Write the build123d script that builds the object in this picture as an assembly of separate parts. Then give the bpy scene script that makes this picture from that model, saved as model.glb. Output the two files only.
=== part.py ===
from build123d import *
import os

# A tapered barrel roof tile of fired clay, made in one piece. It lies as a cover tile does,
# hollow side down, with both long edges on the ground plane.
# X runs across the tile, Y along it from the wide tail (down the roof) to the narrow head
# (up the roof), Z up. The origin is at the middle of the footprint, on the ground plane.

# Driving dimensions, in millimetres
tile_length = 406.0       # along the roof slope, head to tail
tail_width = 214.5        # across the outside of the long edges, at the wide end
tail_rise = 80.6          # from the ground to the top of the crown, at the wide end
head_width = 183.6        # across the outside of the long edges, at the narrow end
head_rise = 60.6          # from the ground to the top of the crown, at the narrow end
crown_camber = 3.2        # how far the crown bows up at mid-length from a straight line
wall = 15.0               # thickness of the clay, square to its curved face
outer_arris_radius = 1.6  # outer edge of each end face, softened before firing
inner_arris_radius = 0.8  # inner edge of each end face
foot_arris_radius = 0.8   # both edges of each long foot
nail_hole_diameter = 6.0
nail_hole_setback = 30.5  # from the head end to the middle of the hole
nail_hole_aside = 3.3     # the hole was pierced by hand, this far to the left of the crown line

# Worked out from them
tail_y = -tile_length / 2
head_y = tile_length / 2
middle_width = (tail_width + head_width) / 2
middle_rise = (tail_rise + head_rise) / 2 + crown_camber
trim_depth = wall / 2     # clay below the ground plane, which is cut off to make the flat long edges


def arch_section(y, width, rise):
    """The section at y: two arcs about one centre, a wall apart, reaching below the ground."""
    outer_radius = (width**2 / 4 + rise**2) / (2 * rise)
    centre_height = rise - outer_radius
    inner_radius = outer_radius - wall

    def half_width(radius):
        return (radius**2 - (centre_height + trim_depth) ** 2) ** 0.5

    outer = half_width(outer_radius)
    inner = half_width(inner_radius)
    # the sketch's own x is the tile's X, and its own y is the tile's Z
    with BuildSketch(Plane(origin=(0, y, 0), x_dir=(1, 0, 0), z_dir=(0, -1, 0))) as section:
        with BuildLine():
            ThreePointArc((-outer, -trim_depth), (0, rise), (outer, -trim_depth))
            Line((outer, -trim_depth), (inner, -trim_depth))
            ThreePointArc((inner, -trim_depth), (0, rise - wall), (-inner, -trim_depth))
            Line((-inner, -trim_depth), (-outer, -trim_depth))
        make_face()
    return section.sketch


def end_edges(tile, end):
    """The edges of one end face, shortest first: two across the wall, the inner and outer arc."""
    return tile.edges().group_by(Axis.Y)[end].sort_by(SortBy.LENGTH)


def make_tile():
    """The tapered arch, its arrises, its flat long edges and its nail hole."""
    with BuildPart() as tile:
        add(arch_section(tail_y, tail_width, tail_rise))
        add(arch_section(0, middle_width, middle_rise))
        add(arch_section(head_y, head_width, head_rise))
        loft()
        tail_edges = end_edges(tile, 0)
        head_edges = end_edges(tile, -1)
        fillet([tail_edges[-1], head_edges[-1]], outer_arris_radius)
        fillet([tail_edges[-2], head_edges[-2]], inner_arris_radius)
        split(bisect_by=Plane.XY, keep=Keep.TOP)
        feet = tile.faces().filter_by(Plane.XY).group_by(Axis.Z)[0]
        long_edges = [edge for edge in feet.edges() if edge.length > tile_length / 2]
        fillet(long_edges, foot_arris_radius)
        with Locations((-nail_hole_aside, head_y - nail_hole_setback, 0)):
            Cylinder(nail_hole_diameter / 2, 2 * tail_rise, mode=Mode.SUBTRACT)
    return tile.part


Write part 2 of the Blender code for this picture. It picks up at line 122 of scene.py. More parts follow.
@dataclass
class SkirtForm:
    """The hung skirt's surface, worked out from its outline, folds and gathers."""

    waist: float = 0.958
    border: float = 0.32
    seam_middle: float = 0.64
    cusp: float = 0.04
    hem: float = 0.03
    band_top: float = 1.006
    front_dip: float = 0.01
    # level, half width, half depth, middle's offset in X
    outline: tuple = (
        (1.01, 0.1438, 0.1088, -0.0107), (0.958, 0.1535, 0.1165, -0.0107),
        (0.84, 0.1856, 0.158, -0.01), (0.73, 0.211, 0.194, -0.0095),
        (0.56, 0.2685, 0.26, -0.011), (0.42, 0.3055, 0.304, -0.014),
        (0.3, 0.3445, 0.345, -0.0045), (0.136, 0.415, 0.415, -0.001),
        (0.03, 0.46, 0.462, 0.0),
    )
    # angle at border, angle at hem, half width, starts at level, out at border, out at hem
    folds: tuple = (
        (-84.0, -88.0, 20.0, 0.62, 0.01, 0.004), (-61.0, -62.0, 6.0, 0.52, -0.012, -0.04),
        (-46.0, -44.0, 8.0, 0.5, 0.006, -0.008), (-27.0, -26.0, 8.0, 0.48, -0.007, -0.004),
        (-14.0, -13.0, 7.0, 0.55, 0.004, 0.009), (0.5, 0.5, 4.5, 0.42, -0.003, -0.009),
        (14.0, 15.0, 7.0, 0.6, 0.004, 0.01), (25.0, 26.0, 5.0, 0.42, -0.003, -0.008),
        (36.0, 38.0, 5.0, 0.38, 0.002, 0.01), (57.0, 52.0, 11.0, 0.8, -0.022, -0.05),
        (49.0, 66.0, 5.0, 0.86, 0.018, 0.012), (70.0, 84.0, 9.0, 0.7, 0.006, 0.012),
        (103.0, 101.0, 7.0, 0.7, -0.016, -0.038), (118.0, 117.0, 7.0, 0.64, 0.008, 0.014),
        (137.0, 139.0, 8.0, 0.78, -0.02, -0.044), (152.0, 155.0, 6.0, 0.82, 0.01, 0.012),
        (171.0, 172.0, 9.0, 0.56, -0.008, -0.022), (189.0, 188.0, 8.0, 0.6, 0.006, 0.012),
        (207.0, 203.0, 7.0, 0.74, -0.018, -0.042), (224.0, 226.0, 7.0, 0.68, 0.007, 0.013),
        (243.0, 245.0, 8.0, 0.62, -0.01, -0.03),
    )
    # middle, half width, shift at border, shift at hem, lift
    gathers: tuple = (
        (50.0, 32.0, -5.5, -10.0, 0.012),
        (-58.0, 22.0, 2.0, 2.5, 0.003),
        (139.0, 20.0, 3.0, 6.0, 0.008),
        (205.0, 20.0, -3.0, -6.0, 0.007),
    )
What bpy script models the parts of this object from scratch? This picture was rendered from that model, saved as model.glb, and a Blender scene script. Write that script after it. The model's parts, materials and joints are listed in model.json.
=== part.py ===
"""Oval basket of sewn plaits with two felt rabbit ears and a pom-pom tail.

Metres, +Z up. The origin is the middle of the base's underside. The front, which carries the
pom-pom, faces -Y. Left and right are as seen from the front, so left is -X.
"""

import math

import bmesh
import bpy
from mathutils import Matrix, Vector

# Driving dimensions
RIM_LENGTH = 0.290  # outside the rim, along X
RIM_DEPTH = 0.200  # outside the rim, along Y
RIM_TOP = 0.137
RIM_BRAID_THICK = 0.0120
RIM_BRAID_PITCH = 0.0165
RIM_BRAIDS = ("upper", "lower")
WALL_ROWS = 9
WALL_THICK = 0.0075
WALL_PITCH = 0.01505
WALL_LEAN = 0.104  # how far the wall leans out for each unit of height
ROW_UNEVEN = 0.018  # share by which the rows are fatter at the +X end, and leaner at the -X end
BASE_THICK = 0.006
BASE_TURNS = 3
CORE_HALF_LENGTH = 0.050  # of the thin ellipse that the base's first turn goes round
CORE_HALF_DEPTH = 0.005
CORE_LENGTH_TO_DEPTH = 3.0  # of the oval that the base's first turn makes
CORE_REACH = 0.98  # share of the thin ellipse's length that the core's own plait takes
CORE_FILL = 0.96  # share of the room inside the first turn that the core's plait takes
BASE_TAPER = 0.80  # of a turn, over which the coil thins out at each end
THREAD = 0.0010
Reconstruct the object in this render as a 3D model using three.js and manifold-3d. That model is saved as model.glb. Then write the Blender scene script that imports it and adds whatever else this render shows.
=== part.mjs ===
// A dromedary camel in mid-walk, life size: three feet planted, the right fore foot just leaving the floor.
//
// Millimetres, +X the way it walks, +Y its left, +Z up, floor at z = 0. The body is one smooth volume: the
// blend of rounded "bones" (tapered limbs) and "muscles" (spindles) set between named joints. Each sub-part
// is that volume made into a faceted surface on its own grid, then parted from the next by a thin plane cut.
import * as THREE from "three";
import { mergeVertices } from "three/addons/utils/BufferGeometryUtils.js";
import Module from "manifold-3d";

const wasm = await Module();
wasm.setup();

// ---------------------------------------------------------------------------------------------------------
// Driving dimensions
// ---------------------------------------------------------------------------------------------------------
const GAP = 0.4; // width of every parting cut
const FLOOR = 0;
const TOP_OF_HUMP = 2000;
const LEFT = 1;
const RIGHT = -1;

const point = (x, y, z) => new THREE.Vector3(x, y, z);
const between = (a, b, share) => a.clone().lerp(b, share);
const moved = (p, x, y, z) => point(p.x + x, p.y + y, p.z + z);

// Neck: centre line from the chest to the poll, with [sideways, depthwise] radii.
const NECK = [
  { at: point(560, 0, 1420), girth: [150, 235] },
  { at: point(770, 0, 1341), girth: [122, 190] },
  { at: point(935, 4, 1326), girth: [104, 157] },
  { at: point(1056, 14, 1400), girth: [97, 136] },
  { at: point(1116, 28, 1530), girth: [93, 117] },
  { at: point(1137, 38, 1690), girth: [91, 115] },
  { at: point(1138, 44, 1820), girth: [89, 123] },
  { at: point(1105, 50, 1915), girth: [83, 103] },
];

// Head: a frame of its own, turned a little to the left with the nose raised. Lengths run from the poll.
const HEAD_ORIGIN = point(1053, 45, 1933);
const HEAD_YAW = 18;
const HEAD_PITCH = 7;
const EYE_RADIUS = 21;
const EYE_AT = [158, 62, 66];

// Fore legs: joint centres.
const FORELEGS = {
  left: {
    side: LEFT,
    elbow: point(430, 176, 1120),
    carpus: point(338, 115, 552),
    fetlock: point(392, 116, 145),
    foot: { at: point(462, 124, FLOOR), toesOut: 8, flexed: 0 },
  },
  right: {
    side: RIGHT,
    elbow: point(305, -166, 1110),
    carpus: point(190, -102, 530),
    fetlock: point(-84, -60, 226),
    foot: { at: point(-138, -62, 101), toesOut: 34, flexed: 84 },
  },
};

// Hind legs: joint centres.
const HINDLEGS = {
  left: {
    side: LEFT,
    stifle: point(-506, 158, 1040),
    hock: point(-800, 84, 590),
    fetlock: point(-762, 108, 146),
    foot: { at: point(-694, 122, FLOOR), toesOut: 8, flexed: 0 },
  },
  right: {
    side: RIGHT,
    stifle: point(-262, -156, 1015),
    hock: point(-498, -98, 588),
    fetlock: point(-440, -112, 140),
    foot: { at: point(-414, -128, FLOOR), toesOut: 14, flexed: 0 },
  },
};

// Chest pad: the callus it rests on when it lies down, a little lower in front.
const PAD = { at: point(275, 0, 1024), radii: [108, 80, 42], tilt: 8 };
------
WHAT YOU WILL DO:
Starting at the line that contains "Write part 2" and ending at the line that contains "skirt's surface, worked", repeat each line exactly, both ends included, and nothing else.

COMPLETE ANSWER:
Write part 2 of the Blender code for this picture. It picks up at line 122 of scene.py. More parts follow.
@dataclass
class SkirtForm:
    """The hung skirt's surface, worked out from its outline, folds and gathers."""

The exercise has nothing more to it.